Having watched some hillwalking videos (or were they vlogs) a few days previously I planned to explore using my Lumix camera to make a video record of today’s walk, in part as a trial for my Munro Compleation trip. Initially, I attached the camera to my small Gorillaz tripod, but I quickly switched to mounting the camera on my Leki monopod/walking pole. This mounting arrangement allowed me to have the camera primed and ready for action and well-placed for walking shots.
I walked west along the minor road and then through an electric fence onto the hillside. I climbed Tudhope Hill on an ATV track along the line of a fence that led all the way to the summit trig point. Views of rolling Border hills opened up as I climbed. From the trig point the sweep round to Cauldcleuch Head could be seen.
- From Tudhope Hill trig point looking towards Cauldcleuch Head
From Tudhope Hill I followed the fence line over Millstone Edge to Langtae Hill.
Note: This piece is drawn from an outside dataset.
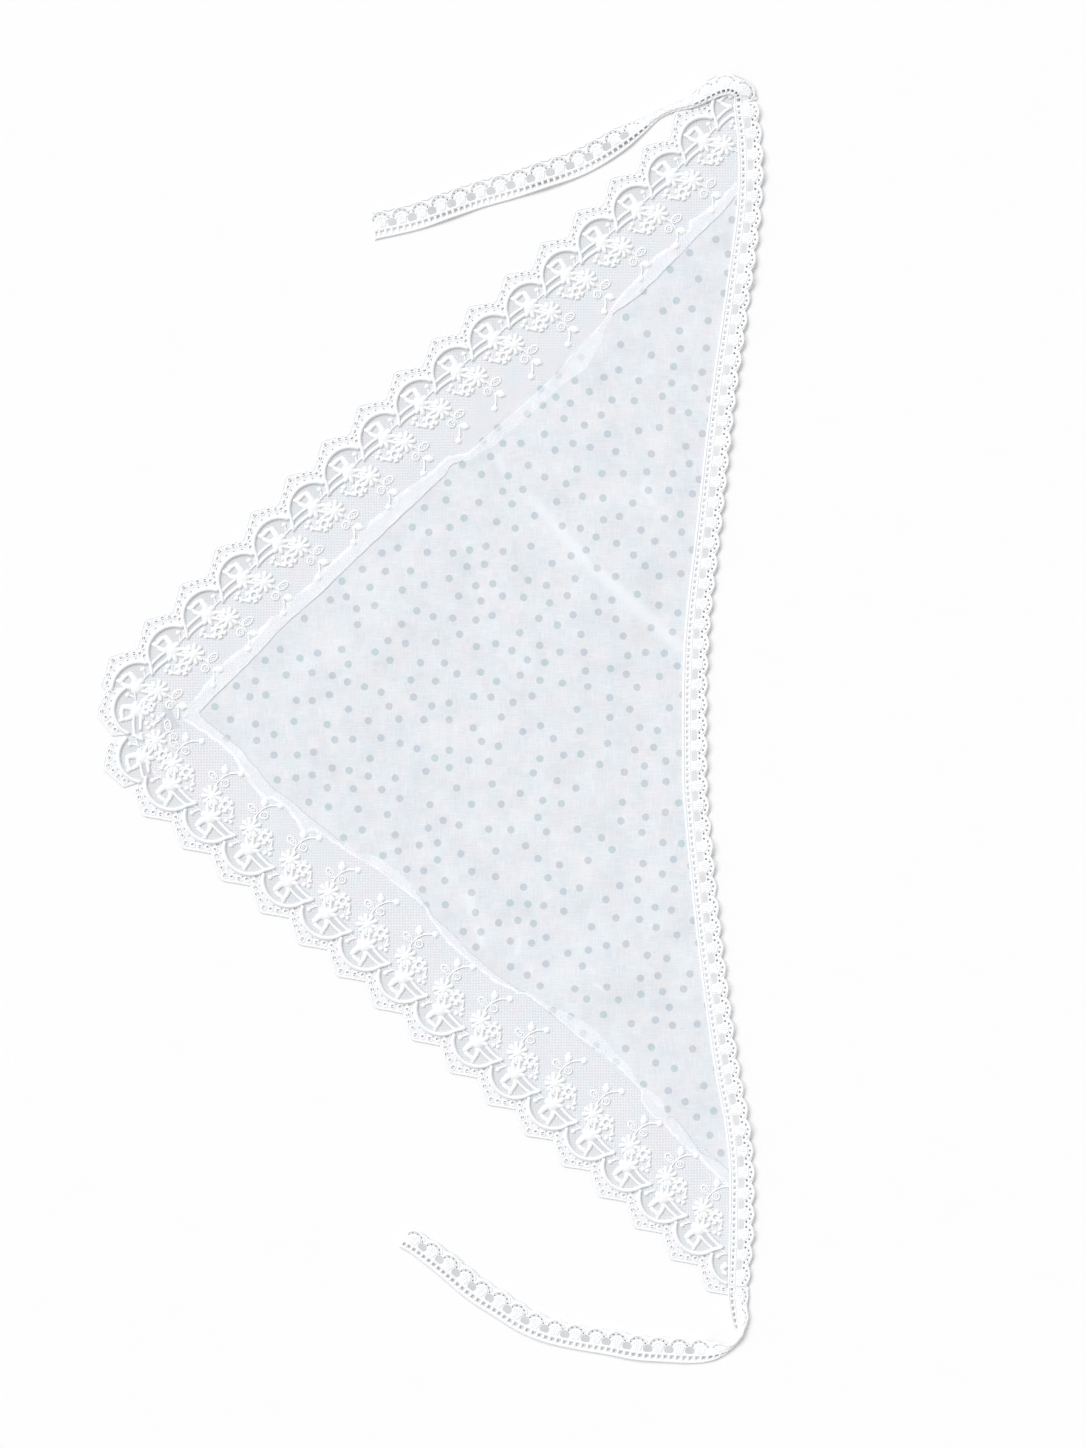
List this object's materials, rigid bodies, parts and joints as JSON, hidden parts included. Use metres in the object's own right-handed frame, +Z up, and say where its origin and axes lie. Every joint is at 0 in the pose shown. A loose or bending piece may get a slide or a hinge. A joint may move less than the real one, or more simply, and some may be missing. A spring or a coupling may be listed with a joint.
{
  "type": "triangular lace kerchief shawl with two ties",
  "caption": "Small triangular voile kerchief shawl with a scalloped tulle lace border, a narrow fan lace edging and two ties, laid flat.",
  "frame": {"origin": "on the surface the shawl lies on, below the middle of the whole piece", "axes": "+X from the left corner towards the long side, +Y along the long side towards the upper tie, +Z up"},
  "size_m": [0.3668, 0.7078, 0.0074],
  "materials": {
    "voile": "thin white cotton voile with a print of small blue-grey dots",
    "tulle_lace": "fine white tulle with satin stitch embroidery",
    "seam_allowance": "two layers of tulle and voile pressed to one side",
    "fan_lace": "white cotton lace braid"
  },
  "bodies": {
    "root": {"panel": "voile", "border_upper": "tulle_lace", "border_lower": "tulle_lace", "allowance_upper": "seam_allowance", "allowance_lower": "seam_allowance", "edging": "fan_lace", "tie_upper": "fan_lace", "tie_lower": "fan_lace"}
  },
  "joints": []
}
In a piece to camera, which I failed to capture as I pressed the wrong button, I said that following fence lines over rolling Border hills reminded me of early walking days with Mike Geddes in the 1960s. Although in those days we were often using the fences as ‘handrails’ in white-out conditions. Today, however, I was walking in good visibility. Although I was generally walking on a faint ATV track, I was walking on deep moss. I was lucky be to tackling Cauldcleuch Head during a very dry period. The guidebooks describe this hill as very wet underfoot. There was a drop of about 50 metres from Langtae Hill followed by a long steady pull to the summit of Cauldcleuch Head (Graham, Donald and Marilyn). I stopped for a lunch break on the summit which was marked with a broken sign (‘..Head’) on a metal pole.
I left the summit heading towards Pennygant Hill. Whilst I followed a faint ATV track in places I also waded through very deep soft moss and vegetation. There were lines of posts about the size of posts used for marked walks adjacent to the ATV track. I assumed that these posts had some role in grouse shoots. However, on researching Gorrenberry after the walk it is possible that the posts mark walks associated with the Gorrenberry restoration project including Gorrenberry Jubilee Wood - would have been worth searching the internet for the background to this project before my walk rather than afterwards. After briefly drifting off my intended route I picked up the ATV track and marker posts(?) again over Pennygant Hill and onwards to Stob Fell before descending down South Mid Hill westward to a track along the Billhope Burn. I walked down the track to Billhope and then along the minor road back to the car.
Wildlife sightings included a kestrel above South Mid Hill, a frog and some crows. The desiccated frog atop a fence post below Langtae Hill probably does not count as a wildlife sighting.
I drove back to the A7 and then south via Langholm to the M6 and on to Manchester for the weekend.
The trial video was moderately successful.